▶ [What you are asked to do]
Every line of the material is to be repeated exactly as it stands.

▶ [Raw data]
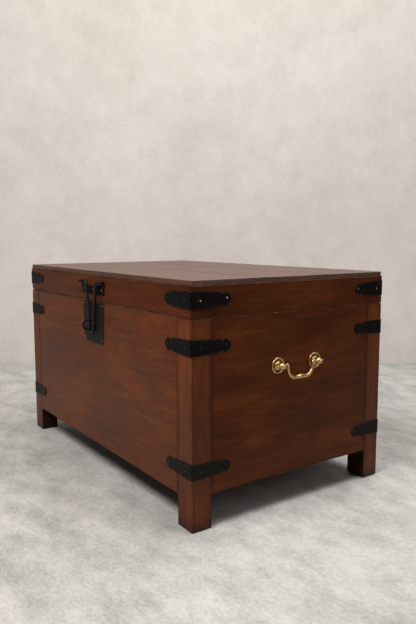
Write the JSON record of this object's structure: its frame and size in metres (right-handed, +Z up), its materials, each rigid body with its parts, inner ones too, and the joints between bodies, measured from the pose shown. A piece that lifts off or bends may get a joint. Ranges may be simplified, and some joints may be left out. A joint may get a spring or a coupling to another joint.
{
  "type": "wooden chest",
  "caption": "Rectangular wooden storage chest on post feet, with a hinged lid, iron corner straps, a bar hasp with a padlock staple, and a brass bail handle at each end.",
  "frame": {"origin": "on the floor, at the centre of the rectangle that the four feet make", "axes": "+X along the chest's length to its right end, +Z up, and the front with the hasp faces -Y"},
  "size_m": [0.8272, 0.5268, 0.45],
  "materials": {
    "stained_wood": "satin reddish brown stain",
    "lid_top_wood": "satin reddish brown stain, streaky grain",
    "inner_wood": "unpolished",
    "black_iron": "black, hammered, satin",
    "nail_iron": "black, worn at the heads",
    "antique_brass": "aged, softly polished",
    "plain_steel": "plain"
  },
  "bodies": {
    "chest_body": {"back_bottom_board": "inner_wood", "back_cleat": "inner_wood", "back_left_handle_post": "antique_brass", "back_left_lower_strap": "black_iron", "back_left_post": "stained_wood", "back_left_rosette": "antique_brass", "back_left_upper_strap": "black_iron", "back_panel": "stained_wood", "back_right_handle_post": "antique_brass", "back_right_lower_strap": "black_iron", "back_right_post": "stained_wood", "back_right_rosette": "antique_brass", "back_right_upper_strap": "black_iron", "body_nails": "nail_iron", "front_bottom_board": "inner_wood", "front_cleat": "inner_wood", "front_left_handle_post": "antique_brass", "front_left_lower_strap": "black_iron", "front_left_post": "stained_wood", "front_left_rosette": "antique_brass", "front_left_upper_strap": "black_iron", "front_panel": "stained_wood", "front_right_handle_post": "antique_brass", "front_right_lower_strap": "black_iron", "front_right_post": "stained_wood", "front_right_rosette": "antique_brass", "front_right_upper_strap": "black_iron", "handle_nuts": "plain_steel", "handle_washers": "plain_steel", "left_end_cleat": "inner_wood", "left_end_panel": "stained_wood", "left_hinge_body_leaf": "black_iron", "left_hinge_pin": "black_iron", "middle_bottom_board": "inner_wood", "right_end_cleat": "inner_wood", "right_end_panel": "stained_wood", "right_hinge_body_leaf": "black_iron", "right_hinge_pin": "black_iron", "staple": "black_iron", "staple_plate": "black_iron"},
    "lid": {"back_left_lid_strap": "black_iron", "back_lid_board": "lid_top_wood", "back_lid_rail": "stained_wood", "back_right_lid_strap": "black_iron", "front_left_lid_strap": "black_iron", "front_lid_board": "lid_top_wood", "front_lid_rail": "stained_wood", "front_right_lid_strap": "black_iron", "hasp_plate": "black_iron", "left_hinge_lid_leaf": "black_iron", "left_lid_rail": "stained_wood", "lid_nails": "nail_iron", "middle_lid_board": "lid_top_wood", "right_hinge_lid_leaf": "black_iron", "right_lid_rail": "stained_wood"},
    "hasp": {"hasp": "black_iron"},
    "right_bail": {"right_bail": "antique_brass"},
    "left_bail": {"left_bail": "antique_brass"}
  },
  "joints": [
    {"name": "lid_hinge", "type": "hinge", "parent": "chest_body", "child": "lid", "pos_m": [0, 0.2492, 0.38325], "axis": [-1, 0, 0], "range_deg": [0, 100]},
    {"name": "hasp_hinge", "type": "hinge", "parent": "lid", "child": "hasp", "pos_m": [0, -0.25, 0.4246], "axis": [-1, 0, 0], "range_deg": [0, 184]},
    {"name": "right_bail_swing", "type": "hinge", "parent": "chest_body", "child": "right_bail", "pos_m": [0.404, 0, 0.281], "axis": [0, -1, 0], "range_deg": [0, 180]},
    {"name": "left_bail_swing", "type": "hinge", "parent": "chest_body", "child": "left_bail", "pos_m": [-0.404, 0, 0.281], "axis": [0, 1, 0], "range_deg": [0, 180]}
  ]
}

▶ [Written response]
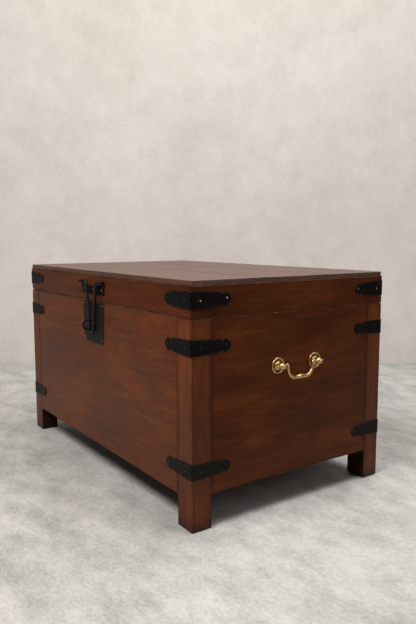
Write the JSON record of this object's structure: its frame and size in metres (right-handed, +Z up), its materials, each rigid body with its parts, inner ones too, and the joints between bodies, measured from the pose shown. A piece that lifts off or bends may get a joint. Ranges may be simplified, and some joints may be left out. A joint may get a spring or a coupling to another joint.
{
  "type": "wooden chest",
  "caption": "Rectangular wooden storage chest on post feet, with a hinged lid, iron corner straps, a bar hasp with a padlock staple, and a brass bail handle at each end.",
  "frame": {"origin": "on the floor, at the centre of the rectangle that the four feet make", "axes": "+X along the chest's length to its right end, +Z up, and the front with the hasp faces -Y"},
  "size_m": [0.8272, 0.5268, 0.45],
  "materials": {
    "stained_wood": "satin reddish brown stain",
    "lid_top_wood": "satin reddish brown stain, streaky grain",
    "inner_wood": "unpolished",
    "black_iron": "black, hammered, satin",
    "nail_iron": "black, worn at the heads",
    "antique_brass": "aged, softly polished",
    "plain_steel": "plain"
  },
  "bodies": {
    "chest_body": {"back_bottom_board": "inner_wood", "back_cleat": "inner_wood", "back_left_handle_post": "antique_brass", "back_left_lower_strap": "black_iron", "back_left_post": "stained_wood", "back_left_rosette": "antique_brass", "back_left_upper_strap": "black_iron", "back_panel": "stained_wood", "back_right_handle_post": "antique_brass", "back_right_lower_strap": "black_iron", "back_right_post": "stained_wood", "back_right_rosette": "antique_brass", "back_right_upper_strap": "black_iron", "body_nails": "nail_iron", "front_bottom_board": "inner_wood", "front_cleat": "inner_wood", "front_left_handle_post": "antique_brass", "front_left_lower_strap": "black_iron", "front_left_post": "stained_wood", "front_left_rosette": "antique_brass", "front_left_upper_strap": "black_iron", "front_panel": "stained_wood", "front_right_handle_post": "antique_brass", "front_right_lower_strap": "black_iron", "front_right_post": "stained_wood", "front_right_rosette": "antique_brass", "front_right_upper_strap": "black_iron", "handle_nuts": "plain_steel", "handle_washers": "plain_steel", "left_end_cleat": "inner_wood", "left_end_panel": "stained_wood", "left_hinge_body_leaf": "black_iron", "left_hinge_pin": "black_iron", "middle_bottom_board": "inner_wood", "right_end_cleat": "inner_wood", "right_end_panel": "stained_wood", "right_hinge_body_leaf": "black_iron", "right_hinge_pin": "black_iron", "staple": "black_iron", "staple_plate": "black_iron"},
    "lid": {"back_left_lid_strap": "black_iron", "back_lid_board": "lid_top_wood", "back_lid_rail": "stained_wood", "back_right_lid_strap": "black_iron", "front_left_lid_strap": "black_iron", "front_lid_board": "lid_top_wood", "front_lid_rail": "stained_wood", "front_right_lid_strap": "black_iron", "hasp_plate": "black_iron", "left_hinge_lid_leaf": "black_iron", "left_lid_rail": "stained_wood", "lid_nails": "nail_iron", "middle_lid_board": "lid_top_wood", "right_hinge_lid_leaf": "black_iron", "right_lid_rail": "stained_wood"},
    "hasp": {"hasp": "black_iron"},
    "right_bail": {"right_bail": "antique_brass"},
    "left_bail": {"left_bail": "antique_brass"}
  },
  "joints": [
    {"name": "lid_hinge", "type": "hinge", "parent": "chest_body", "child": "lid", "pos_m": [0, 0.2492, 0.38325], "axis": [-1, 0, 0], "range_deg": [0, 100]},
    {"name": "hasp_hinge", "type": "hinge", "parent": "lid", "child": "hasp", "pos_m": [0, -0.25, 0.4246], "axis": [-1, 0, 0], "range_deg": [0, 184]},
    {"name": "right_bail_swing", "type": "hinge", "parent": "chest_body", "child": "right_bail", "pos_m": [0.404, 0, 0.281], "axis": [0, -1, 0], "range_deg": [0, 180]},
    {"name": "left_bail_swing", "type": "hinge", "parent": "chest_body", "child": "left_bail", "pos_m": [-0.404, 0, 0.281], "axis": [0, 1, 0], "range_deg": [0, 180]}
  ]
}